E se tudo isso já não bastasse, o Oscar ainda é prejudicado pelos sindicatos de cada área (diretores, roteiristas, atores, produtores entre outros) que realizam todos os anos premiações que antecedem a cerimônia da Academia. E como os votantes desses eventos são praticamente os mesmos, ficamos sabendo quais serão praticamente todos os ganhadores da estatueta dourada antes mesmo deles pisarem no tapete vermelho. E essa é uma tendência que vem ganhando cada vez mais força. Nas últimas cinco temporadas, por exemplo, o vencedor da categoria principal no Oscar foi aquele que conseguiu o maior número de vitórias nos sindicatos. Neste ano, como Argo conquistou os principais prêmios dos sindicatos (Screen Actors Guild, Directors Guild of America, Producers Guild of America, e Writers Guild of America), tudo indica que o filme de Ben Affleck será o grande vencedor da noite.

Por isso, realizar a cerimônia do Oscar tem sido um desafio cada vez mais árduo para os produtores do evento, que ano após ano inventam artimanhas mirabolantes para tentar seduzir um público cada vez menos disposto a ficar cerca de 3 horas na frente da TV para assistir a uma premiação injusta, monótona e previsível. Algumas acabam surpreendendo e dando certo, como a apresentação do Cirque du Soleil durante a cerimônia no ano passado, que quebrou um pouco a formalidade do evento e arrancou lágrimas de uma plateia entusiasmada que aplaudiu de pé o show da trupe. Mas outras tentativas de tornar o Oscar mais ágil e atrativo ao público jovem soam como atos desesperados, como a decisão estúpida de escalar Anne Hathaway e James Franco como os apresentadores oficiais da cerimônia em 2011. A primeira até que conseguiu sair ilesa da tragédia, mas James demonstrou uma inabilidade tão grande como mestre de cerimônias que tornou-se motivo de piada na manhã seguinte (muitos chegaram a dizer até que o ator estaria “chapado” durante a apresentação).

Neste ano, os realizadores do evento resolveram criar não uma, mas várias atrações “secundárias” de impacto para tentar fazer com que a cerimônia não seja o mesmo que o filme “O Hobbit”: uma sessão de tortura com 3 horas de duração. A começar pelo apresentador, o comediante Seth MacFarlane, criador e dublador do personagem mais divertido de 2012: o ursinho Ted.
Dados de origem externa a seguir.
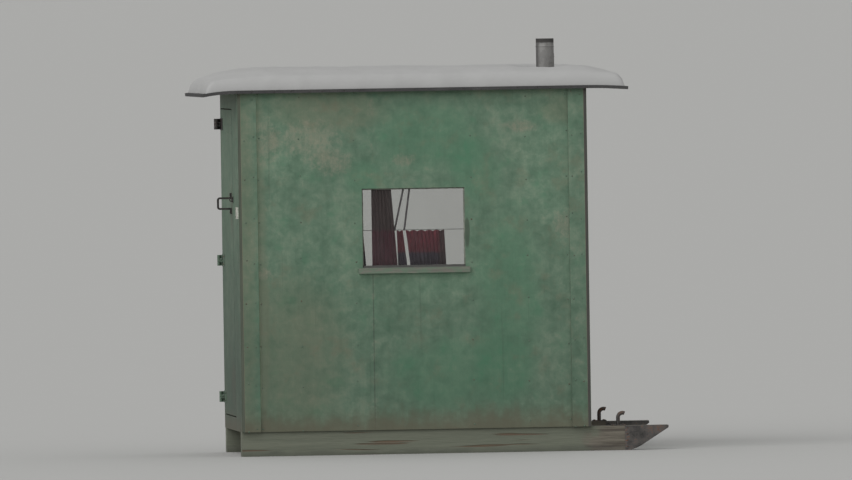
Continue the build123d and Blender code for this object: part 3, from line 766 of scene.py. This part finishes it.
def headTree():
    # Rows of edges in, heads along them out
    tree = bpy.data.node_groups.new("nail_rows", "GeometryNodeTree")
    kinds = {"Rows": "Geometry", "Spacing": "Float", "Head Radius": "Float", "Head Height": "Float",
             "Facing": "Rotation", "Spread": "Vector", "Seed": "Int", "Material": "Material"}
    sockets = {name: tree.interface.new_socket(name=name, in_out="INPUT", socket_type="NodeSocket" + kind)
               for name, kind in kinds.items()}
    tree.interface.new_socket(name="Heads", in_out="OUTPUT", socket_type="NodeSocketGeometry")
    g = Graph(tree)
    given = g.node("GroupInput").socket.node
    ask = {socket.name: Wire(g, socket) for socket in given.outputs if socket.name}
    line = g.node("MeshToCurve", {"Mesh": ask["Rows"]})
    points = g.node("ResampleCurve", {"Curve": line, "Length": ask["Spacing"]}, mode="LENGTH")
    opposite = g.node("VectorMath", {"Vector": ask["Spread"], "Scale": -1.0}, operation="SCALE")
    wander = g.node("RandomValue", {"Min": opposite, "Max": ask["Spread"], "Seed": ask["Seed"]},
                    data_type="FLOAT_VECTOR")
    moved = g.node("SetPosition", {"Geometry": points, "Offset": wander})
    ball = g.node("MeshUVSphere", {"Segments": heads["sides"], "Rings": heads["rings"], "Radius": 1.0})
    shape = g.node("CombineXYZ", (ask["Head Radius"], ask["Head Radius"], ask["Head Height"]))
    dome = g.node("Transform", {"Geometry": ball, "Scale": shape})
    smallest, largest = heads["sizes"]
    size = g.node("RandomValue", {"Min_001": smallest, "Max_001": largest, "Seed": ask["Seed"] + 1},
                  "Value_001", data_type="FLOAT")
    placed = g.node("InstanceOnPoints",
                    {"Points": moved, "Instance": dome, "Rotation": ask["Facing"], "Scale": size})
    real = g.node("RealizeInstances", (placed,))
    smooth = g.node("SetShadeSmooth", (real,))
    dressed = g.node("SetMaterial", {"Geometry": smooth, "Material": ask["Material"]})
    g.node("GroupOutput", (dressed,))
    return tree, {name: socket.identifier for name, socket in sockets.items()}


rowTree, rowInputs = headTree()


def headRows(name, kind, rows, facing, spacing, body, seed):
    # rows are pairs of end points on the face that the heads sit on; screws stand in line and nails wander
    radius, height, slot, finish = headKinds[kind]
    axis, turned = facings[facing]
    mesh = bpy.data.meshes.new(name)
    points = [point for row in rows for point in row]
    mesh.from_pydata(points, [(start, start + 1) for start in range(0, len(points), 2)], [])
    piece = bpy.data.objects.new(name, mesh)
    scene.collection.objects.link(piece)
    run = Vector(rows[0][1]) - Vector(rows[0][0])
    if finish in ("screw", "rivet"):
        spread = [heads["screwSpread"]] * 3
    else:
        spread = [heads["along"] if abs(part) > 0.01 else heads["aside"] for part in run]
    spread[axis] = 0.0
    modifier = piece.modifiers.new("rows", "NODES")
    modifier.node_group = rowTree
    settings = {
        "Spacing": spacing or run.length - 0.001,    # with no spacing, one head at each end
        "Head Radius": radius, "Head Height": height, "Spread": spread, "Facing": turned, "Seed": seed,
        "Material": finishes[finish],
    }
    for key, value in settings.items():
        modifier[rowInputs[key]] = value
    bpy.context.view_layer.update()
    graph = bpy.context.evaluated_depsgraph_get()
    real = bpy.data.meshes.new_from_object(piece.evaluated_get(graph), depsgraph=graph)
    piece.modifiers.clear()
    piece.data = real
    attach(piece, body)


nails = {"edge": 0.022, "spacing": 0.21, "corner": 0.13, "besideBoard": 0.012, "onBoard": 0.020,
         "endWall": 0.045, "ledgeEnd": 0.03, "ledgeSpacing": 0.155, "feltSpacing": 0.10, "feltEdge": 0.009}


def wallNails(name, facing, face, places, seed):
    # Upright rows over the studs and beside the joints
    low = hut["low"] + nails["edge"]
    high = hut["top"] - nails["edge"]
    flat = [(place, face) if facing in ("front", "back") else (face, place) for place in sorted(places)]
    rows = [((x, y, low), (x, y, high)) for x, y in flat]
    headRows(name, "nail", rows, facing, nails["spacing"], "hut", seed)


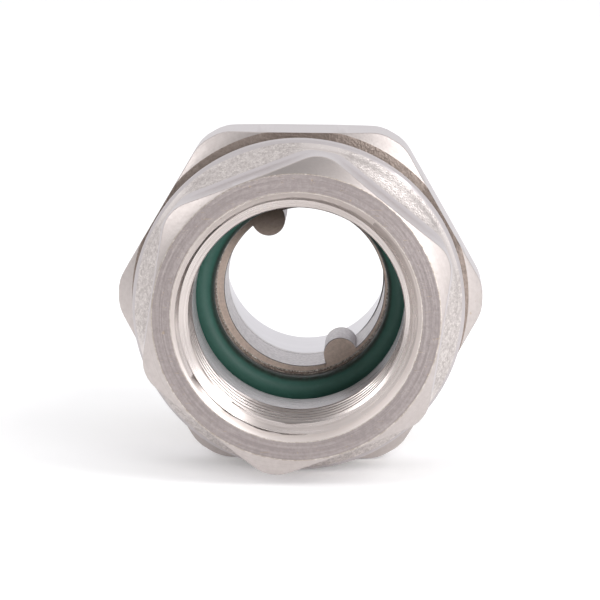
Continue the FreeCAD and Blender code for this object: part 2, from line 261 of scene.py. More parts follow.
def from_flat(turn, first_flat):
    """The angle from the middle of the nearest flat."""
    return (turn - first_flat + SIXTH / 2) % SIXTH - SIXTH / 2


def softly_least(first, second, ease):
    """The lesser of two lengths, eased where they are nearly the same."""
    share = min(max(0.5 + 0.5 * (second - first) / ease, 0.0), 1.0)
    return second + (first - second) * share - ease * share * (1 - share)


print("half way between equal lengths of 1 an ease of 0.4 leaves", softly_least(1, 1, 0.4))

# %% [markdown]
# ## The female end
# The flats of its hexagon end in a fillet and a flare of 45 degrees, and the lathe bevelled the
# corners at 30 degrees. Each place on the flats follows from the angle to the nearest flat, so the
# curved edges between flat, bevel and corner come out exact. Behind the flare stands a collar, and
# the union thread is on the neck. Inside are the pipe thread, the throat, the conical seat of the
# rubber ring and the socket of the tailpiece.

# %% Sizes of the female end
# millimetres: names with a start, end, front, back or depth are depths behind the front face,
# and most of the others are distances from the axis
BODY_FLAT = radians(-8.6)
BODY_HALF, BODY_CORNER, BODY_EASE = 16.2, 18.1, 0.5
BODY_EDGE = acos(BODY_HALF / BODY_CORNER)
LIP_INSIDE, LIP_OUTSIDE, BEVEL_INSIDE, BEVEL_SLOPE = 14.08, 16.02, 16.1, tan(radians(30))
FLARE_START, FILLET = 6.8, 3.0
FLAT_END = FLARE_START - FILLET * tan(radians(22.5))
RISES = (0.04, 0.12, 0.24, 0.4, 0.6, 0.85, 1.1, 1.35, 1.55, 1.7, 1.85, 2.0, 2.15, 2.3, 2.42)
FLARE_RISE = 0.4
COLLAR, COLLAR_BACK, COLLAR_EASE, COLLAR_LINE = 18.9, 12.0, 0.3, 9.38
COLLAR_ROUND = ((9.42, 18.76), (9.62, 18.86), (9.85, COLLAR))
NECK_START, NECK_END, NECK_ROOT, NECK_TIP = 13.6, 26.0, 14.9961, 14.9446
UNION_CREST, UNION_ROOT, UNION_PITCH, UNION_START = 16.6246, 15.1461, 2.309, 14.2
SOCKET, SOCKET_DEPTH, SEAT, SEAT_DEPTH = 14.05, 21.8, 13.369, 17.3
MOUTH_RADIUS, MOUTH_ROOT = 13.9505, 13.26
PIPE_CREST, PIPE_ROOT, PIPE_PITCH, PIPE_END = 12.0589, 13.2205, 1.814, 10.6
THROAT_DEPTH, GROOVE = 11.2, 13.3005
BODY_COLUMNS = hexagon_columns(BODY_FLAT, BODY_EDGE)
PIPE_START = 0.19 + PIPE_PITCH * (pi - BODY_COLUMNS[0]) / tau
print(len(BODY_COLUMNS) - 1, "columns, corners from", round(degrees(BODY_EDGE), 2), "degrees")

# %% [markdown]
# ### Its flats and its flare
# Seen along a flat, the metal rises over it in an arc and then in a straight line. The line of the
# female end asks for the depth at which it has risen so far, and the collar's chamfer cuts the
# flare off. An eased least of two radii joins them without a step.

# %% The flare behind the flats
def flare_place(rise):
    """The depth where the fillet and the flare behind a flat have risen so far over it."""
    arc_rise = FILLET * (1 - cos(radians(45)))
    if rise <= arc_rise:
        return FLAT_END + FILLET * sin(acos(1 - rise / FILLET))
    return FLAT_END + FILLET * sin(radians(45)) + rise - arc_rise


def collar_foot(depth):
    """The corners' radius up to the collar, and there the radius of the collar's chamfer."""
    return -softly_least(-BODY_CORNER, -(depth + COLLAR_LINE), COLLAR_EASE)


def hexagon_skin(side):
    """The corners of the line from the front face's edge to the top of the flare."""
    reach = softly_least(BODY_HALF / cos(side), BODY_CORNER, BODY_EASE)
    skin = [
        (0.0, LIP_OUTSIDE, "edge"),
        (0.0, BEVEL_INSIDE, "bevel", 0.04),
        ((reach - BEVEL_INSIDE) * BEVEL_SLOPE, reach, "flat", 0.09),
        (FLAT_END, reach, "flat"),
    ]
    for rise in RISES:
        depth = flare_place(rise)
        radius = softly_least((BODY_HALF + rise) / cos(side), collar_foot(depth), BODY_EASE)
        skin.append((depth, radius, "flat" if rise < FLARE_RISE else "flare"))
    return skin


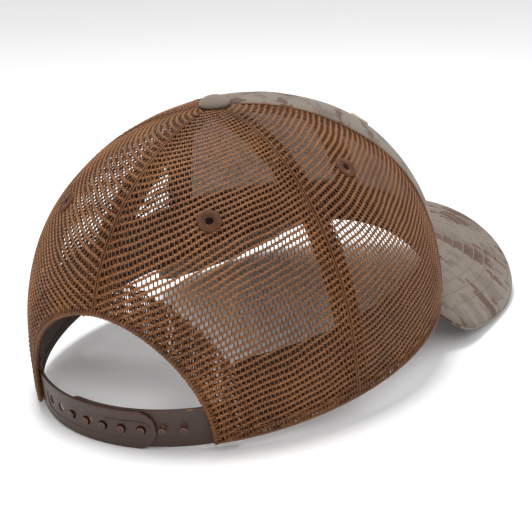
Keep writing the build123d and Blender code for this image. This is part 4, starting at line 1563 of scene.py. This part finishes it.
def make_camera():
    flat = math.cos(CAMERA_ELEVATION)
    side, ahead = math.sin(CAMERA_AZIMUTH) * flat, -math.cos(CAMERA_AZIMUTH) * flat
    back = Vector((side, ahead, math.sin(CAMERA_ELEVATION)))
    right = (-back).cross(Vector((0, 0, 1))).normalized()
    up = right.cross(-back)
    rolled = right * math.cos(CAMERA_ROLL) + up * math.sin(CAMERA_ROLL)
    risen = up * math.cos(CAMERA_ROLL) - right * math.sin(CAMERA_ROLL)
    turn = TO_ROW.to_3x3() * 1000
    axes = Matrix((turn @ rolled, turn @ risen, turn @ back)).transposed()
    place = TO_ROW @ (CAMERA_TARGET + back * CAMERA_DISTANCE)
    data = bpy.data.cameras.new("camera")
    data.lens = CAMERA_LENS
    data.sensor_width = 36
    data.clip_start = 0.02
    data.clip_end = 20
    camera = bpy.data.objects.new("camera", data)
    camera.matrix_world = Matrix.Translation(place) @ axes.to_4x4()
    bpy.context.scene.collection.objects.link(camera)
    bpy.context.scene.camera = camera
    return axes


camera_axes = make_camera()


def area_light(name, offset, size, power, target=(0.0, 0.03, 0.05)):
    """A soft box at an offset in metres given right, up and back from the camera's view."""
    spin = camera_axes @ Vector((offset[0], 0, offset[2]))
    place = Vector((spin.x, spin.y, 0)) + Vector((target[0], target[1], offset[1]))
    data = bpy.data.lights.new(name, "AREA")
    data.shape = "DISK"
    data.size = size
    data.energy = power
    light = bpy.data.objects.new(name, data)
    light.location = place
    light.rotation_mode = "QUATERNION"
    light.rotation_quaternion = (Vector(target) - place).to_track_quat("-Z", "Y")
    bpy.context.scene.collection.objects.link(light)


area_light("key", (-0.12, 1.1, -0.1), 0.4, 8.0)
area_light("fill", (0.9, 0.7, 0.8), 0.9, 1.2)
area_light("front_fill", (0.15, 0.8, 1.2), 0.5, 2.2)

world = bpy.data.worlds.new("studio")
world.use_nodes = True
world.node_tree.nodes["Background"].inputs["Color"].default_value = (1, 1, 1, 1)
world.node_tree.nodes["Background"].inputs["Strength"].default_value = 0.8
bpy.context.scene.world = world
bpy.context.scene.view_settings.view_transform = "Standard"

bpy.context.view_layer.update()
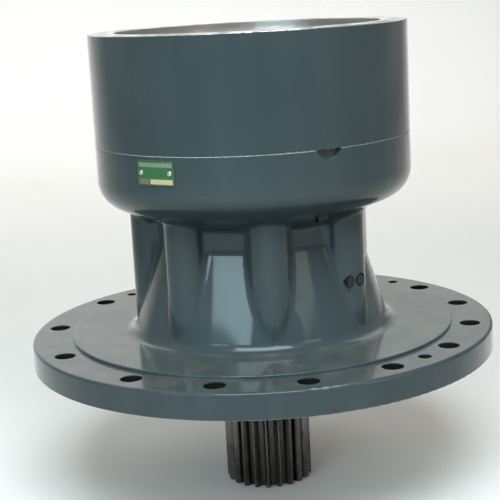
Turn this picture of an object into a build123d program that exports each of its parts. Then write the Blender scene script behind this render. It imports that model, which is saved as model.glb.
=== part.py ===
from build123d import *
import math
import os

# Swing gearbox: a two-stage planetary reducer in a flanged casing, with a toothed output shaft below.
# Millimetres. The origin is the centre of the flange's mounting face, +Z runs up the main axis to the
# motor end. Angles are degrees about +Z from +X.

# Mounting flange
flange_radius = 250.0
flange_rim_thickness = 27.0
flange_foot_round = 1.5
flange_edge_round = 3.0
disc_land = 43.0
disc_rise = 3.0
disc_edge_round = 1.5
bolt_edge_distance = 24.0
bolt_hole_radius = 11.0
bolt_angles = [0, 22.5, 45, 67.5, 90, 112.5, 135, 165, 195, 225, 247.5, 270, 292.5, 315, 337.5]
jack_hole_radius = 7.0
jack_hole_angle = -56.25
dowel_hole_radius = 6.0
dowel_hole_angles = [33.75, 123.75]
pilot_radius = 150.0
pilot_length = 12.0
pilot_edge_round = 1.0

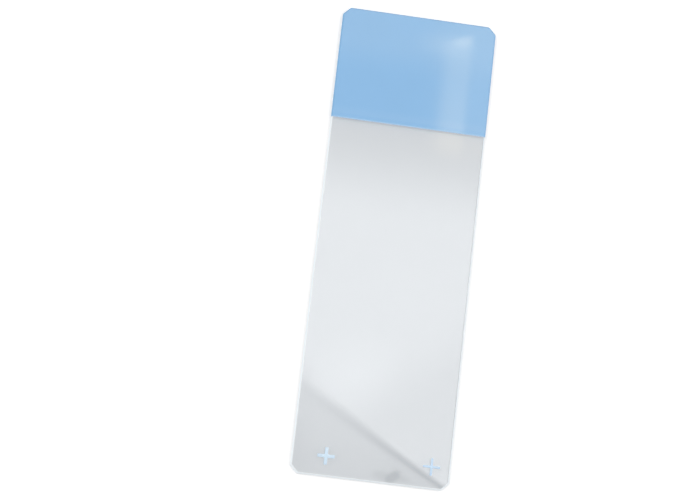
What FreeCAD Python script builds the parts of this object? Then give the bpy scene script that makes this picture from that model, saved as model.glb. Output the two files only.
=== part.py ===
"""A glass microscope slide with a printed marking area at one end.

The slide lies flat. X runs across its width, Y along its length towards the
printed end, and Z up through the glass. The origin is the centre of the
underside. All lengths are in millimetres.
"""
import FreeCAD, Part
import math
import os

# Glass sheet
LENGTH = 75.0
WIDTH = 25.0
GLASS = 1.0
CORNER_CUT = 1.2        # leg of each clipped corner, along the edge
CORNER_SOFTEN = 0.5     # radius where a clip meets an edge
EDGE_SEAM = 0.25        # leg of the 45 degree seam ground along each rim

# Printed marking area, over the upper face and its seams at the +Y end
LABEL_LENGTH = 18.25
LABEL_THICKNESS = 0.05

# Printed plus signs near the clear end, on the upper face
MARK_SPAN = 2.7
MARK_THICKNESS = 0.03
MARKS = {
    # name: (from the left edge, from the clear end, width of a stroke)
    "corner_mark_left": (5.4, 3.2, 0.50),
    "corner_mark_right": (21.9, 3.5, 0.36),
}

TOUCH = 1e-6            # heights and places closer than this are the same


def slide_outline():
    """Return the slide's plan outline as a closed wire at Z = 0."""
    half_width = WIDTH / 2
    half_length = LENGTH / 2
    points = []
    for x_sign, y_sign in ((1, 1), (-1, 1), (-1, -1), (1, -1)):
        on_side = FreeCAD.Vector(x_sign * half_width, y_sign * (half_length - CORNER_CUT), 0)
        on_end = FreeCAD.Vector(x_sign * (half_width - CORNER_CUT), y_sign * half_length, 0)
        # Going anticlockwise, every other corner is reached along an end.
        if x_sign == y_sign:
            points += [on_side, on_end]
        else:
            points += [on_end, on_side]
    return Part.makePolygon(points + points[:1])


def is_upright(edge):
    """Tell whether an edge runs straight up."""
    start = edge.Vertexes[0].Point
    end = edge.Vertexes[-1].Point
    return math.hypot(start.x - end.x, start.y - end.y) < TOUCH


def blank(height):
    """Return a block of the slide's outline, its clips softened where they meet the edges."""
    block = Part.Face(slide_outline()).extrude(FreeCAD.Vector(0, 0, height))
    upright = [edge for edge in block.Edges if is_upright(edge)]
    return block.makeFillet(CORNER_SOFTEN, upright)


def rim(solid, level):
    """Return the edges of a solid that lie wholly at one height."""
    def is_level(edge):
        box = edge.BoundBox
        return abs(box.ZMin - level) < TOUCH and abs(box.ZMax - level) < TOUCH

    return [edge for edge in solid.Edges if is_level(edge)]


def glass_plate():
    """Return the glass sheet with its upper and lower seams."""
    sheet = blank(GLASS)
    return sheet.makeChamfer(EDGE_SEAM, rim(sheet, 0) + rim(sheet, GLASS))


def label_coating(glass):
    """Return the printed area, one even layer over the upper face and the seams."""
    top = GLASS + LABEL_THICKNESS
    # Measured squarely to the seam, the layer is as thick there as on the face.
    seam = EDGE_SEAM + LABEL_THICKNESS - LABEL_THICKNESS * math.sqrt(2)
    skin = blank(top)
    skin = skin.makeChamfer(seam, rim(skin, top)).cut(glass)
    corner = FreeCAD.Vector(-WIDTH / 2, LENGTH / 2 - LABEL_LENGTH, GLASS - EDGE_SEAM)
    window = Part.makeBox(WIDTH, LABEL_LENGTH, EDGE_SEAM + LABEL_THICKNESS, corner)
    return skin.common(window).Solids[0]


def bar(middle, length_x, length_y, height):
    """Return a flat bar standing on a point at the middle of its underside."""
    corner = middle - FreeCAD.Vector(length_x / 2, length_y / 2, 0)
    return Part.makeBox(length_x, length_y, height, corner)


def corner_mark(from_left, from_end, stroke):
    """Return one plus sign on the upper face."""
    middle = FreeCAD.Vector(from_left - WIDTH / 2, from_end - LENGTH / 2, GLASS)
    across = bar(middle, MARK_SPAN, stroke, MARK_THICKNESS)
    along = bar(middle, stroke, MARK_SPAN, MARK_THICKNESS)
    return across.fuse(along).removeSplitter().Solids[0]


def slide_parts():
    """Return every piece of the slide by name."""
    glass = glass_plate()
    parts = {"glass_plate": glass, "label_coating": label_coating(glass)}
    for name, place in MARKS.items():
        parts[name] = corner_mark(*place)
    return parts


def main():
    """Write one STEP file for each piece."""
    os.makedirs("parts", exist_ok=True)
    for name, shape in slide_parts().items():
        shape.exportStep("parts/" + name + ".step")
        print(name, "volume", round(shape.Volume, 3), "mm3, valid", shape.isValid())


main()
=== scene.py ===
"""A glass microscope slide with a printed marking area, dressed and lit in a small studio.

The slide lies flat. X runs across its width, Y along its length towards the printed end,
and Z up through the glass. The origin is the centre of the underside, and every length is
in metres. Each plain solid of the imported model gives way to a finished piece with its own
material, which lies on a pale floor under soft lamps, with a camera over it.
"""

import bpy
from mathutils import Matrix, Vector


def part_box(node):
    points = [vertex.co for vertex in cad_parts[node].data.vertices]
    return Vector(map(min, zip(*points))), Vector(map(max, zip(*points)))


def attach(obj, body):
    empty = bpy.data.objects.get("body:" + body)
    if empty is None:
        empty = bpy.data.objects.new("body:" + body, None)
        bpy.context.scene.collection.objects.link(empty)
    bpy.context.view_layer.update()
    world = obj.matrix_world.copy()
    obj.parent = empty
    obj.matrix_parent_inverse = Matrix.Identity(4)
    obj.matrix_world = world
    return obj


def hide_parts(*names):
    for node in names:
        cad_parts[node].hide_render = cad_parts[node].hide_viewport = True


bl_info = {
    "name": "Microscope Slide",
    "version": (1, 0, 0),
    "blender": (4, 5, 0),
    "location": "View3D > Sidebar > Slide",
    "description": "Builds a glass microscope slide with a printed marking area",
    "category": "Object",
}

import math

import bmesh
import bpy
from bpy.props import FloatProperty, FloatVectorProperty, PointerProperty
from mathutils import Quaternion, Vector

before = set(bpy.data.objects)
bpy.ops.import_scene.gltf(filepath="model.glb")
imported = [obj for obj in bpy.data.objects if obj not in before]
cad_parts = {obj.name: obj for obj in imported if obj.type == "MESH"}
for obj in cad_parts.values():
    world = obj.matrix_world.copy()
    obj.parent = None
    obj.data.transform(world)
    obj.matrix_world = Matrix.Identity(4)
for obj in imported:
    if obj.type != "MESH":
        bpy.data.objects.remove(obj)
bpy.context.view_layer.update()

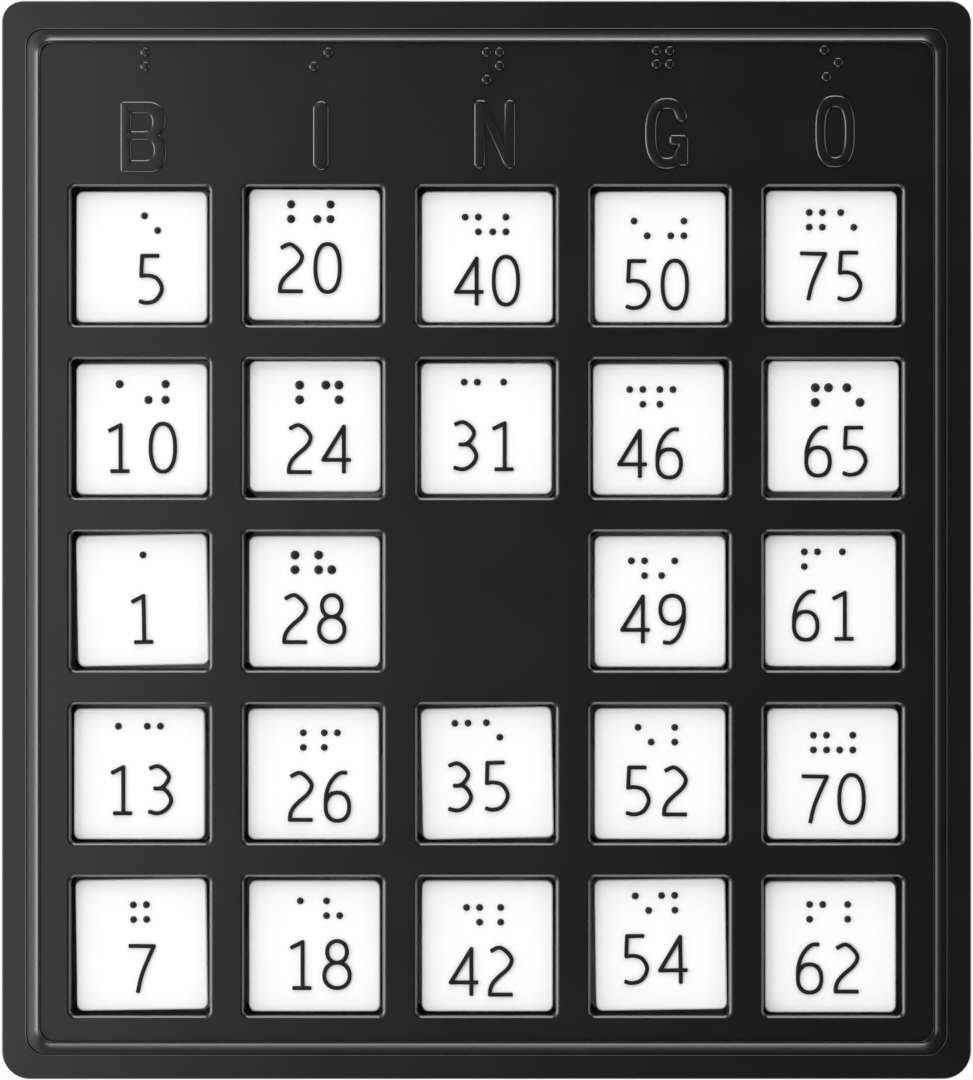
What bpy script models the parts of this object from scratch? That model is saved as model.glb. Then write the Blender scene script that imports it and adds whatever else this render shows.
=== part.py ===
"""Braille bingo board: a bevelled frame, a windowed face plate, a back cover and push-down number tiles.

Metres, +Z up out of the printed side, +Y towards the header. The origin is under the middle of the
board, on the plane that its feet stand on.
"""

import math
from collections import namedtuple

import bmesh
import bpy
from mathutils import Matrix

# Fit between pieces that touch, and how far a cutter runs past what it cuts
GAP = 0.0003
OVERRUN = 0.0010

# Number tiles
TILE_SIDE = 0.0250
TILE_CORNER_RADIUS = 0.0013
TILE_EDGE_FILLET = 0.0004
TILE_PLAY = 0.0006
TILE_RECESS = 0.0016
TILE_TRAVEL = 0.0025
TILE_GUIDE_HEIGHT = 0.0060
TILE_WALL = 0.0012
TILE_CAP_THICKNESS = 0.0014
TILE_RIB = 0.0012
FLANGE_THICKNESS = 0.0010
FLANGE_CATCH = 0.0011
FLANGE_CORNER_RADIUS = 0.0055

# Spring tongues that hold a tile where it is pushed. Only the pad at a tongue's tip rubs.
TONGUE_WIDTH = 0.0060
TONGUE_SLOT = 0.0008
TONGUE_RELIEF = 0.0003
TONGUE_PAD = 0.0011

# Face plate
COLUMN_BAR = 0.0067
ROW_BAR = 0.0066
SIDE_MARGIN = 0.0059
HEADER_MARGIN = 0.02805
BOTTOM_MARGIN = 0.00485
PLATE_THICKNESS = 0.0020
PLATE_CORNER_RADIUS = 0.0025
PLATE_EDGE_BEVEL = 0.00025
WINDOW_CORNER_RADIUS = 0.0009
WINDOW_LIP_RADIUS = 0.0008
SLEEVE_WALL = 0.0012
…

Caberá a ele provocar as celebridades presentes (ou não) no Dolby Theater com piadas infames do nível às apresentadas na melhor comédia do ano passado, e quem sabe assim tornar o evento pelo menos um pouco menos chato (se ele conseguir fazer o espectador parar de bocejar, nem que seja por alguns minutos, com certeza já ganhará um bônus no cachê).

Outro atrativo de peso na noite de domingo será a homenagem aos 50 anos de James Bond (não, eles não vão retirar na última hora a injusta indicação de Alan Arkin a ator coadjuvante por “Argo” e colocar em seu lugar o excelente Javier Bardem, que roubou a cena como o vilão Raoul Silva em “Skyfall”, mais recente filme do espião inglês). Estarão reunidos no palco quase todos os intérpretes do agente secreto mais famoso de todos os tempos (Sean Connery recusou o convite dos produtores, mas estamos rezando para que ele mude de ideia) para celebrar a mais longeva franquia do cinema.

A cereja do bolo será a performance de Adele, que fará sua primeira aparição oficial desde que deu à luz seu primeiro filho, cantando a potente música tema do filme, uma das indicadas – e favorita – ao prêmio de Canção Original.

Haverá ainda outra homenagem, desta vez aos musicais da última década. O problema é que são todos filmes medianos (sim, eu sei que estou sendo bastante bonzinho), daqueles tantos que ganham estatuetas do Oscar e depois desaparecem da nossa memória. São eles: “Dreamgirls” (aquele com a Beyoncé, mas não se culpe caso não consiga se lembrar dele), Chicago (uma das várias bombas que já ganharam o prêmio de melhor filme) e Os Miseráveis (o mais novo queridinho da Academia, dirigido por um sujeito fanático por planos tortos e acnes).

E se ainda assim você acabar dormindo durante a cerimônia, não fique triste. Veja o lado bom: pelo menos você não teve que ficar horas acordado na madrugada para saber que Argo ganhou os prêmios de melhor filme e roteiro, Spielberg o de direção, e Daniel Day-Lewis o de melhor ator. Relaxe e aproveite o melhor que o Oscar pode lhe oferecer: um sono tranquilo.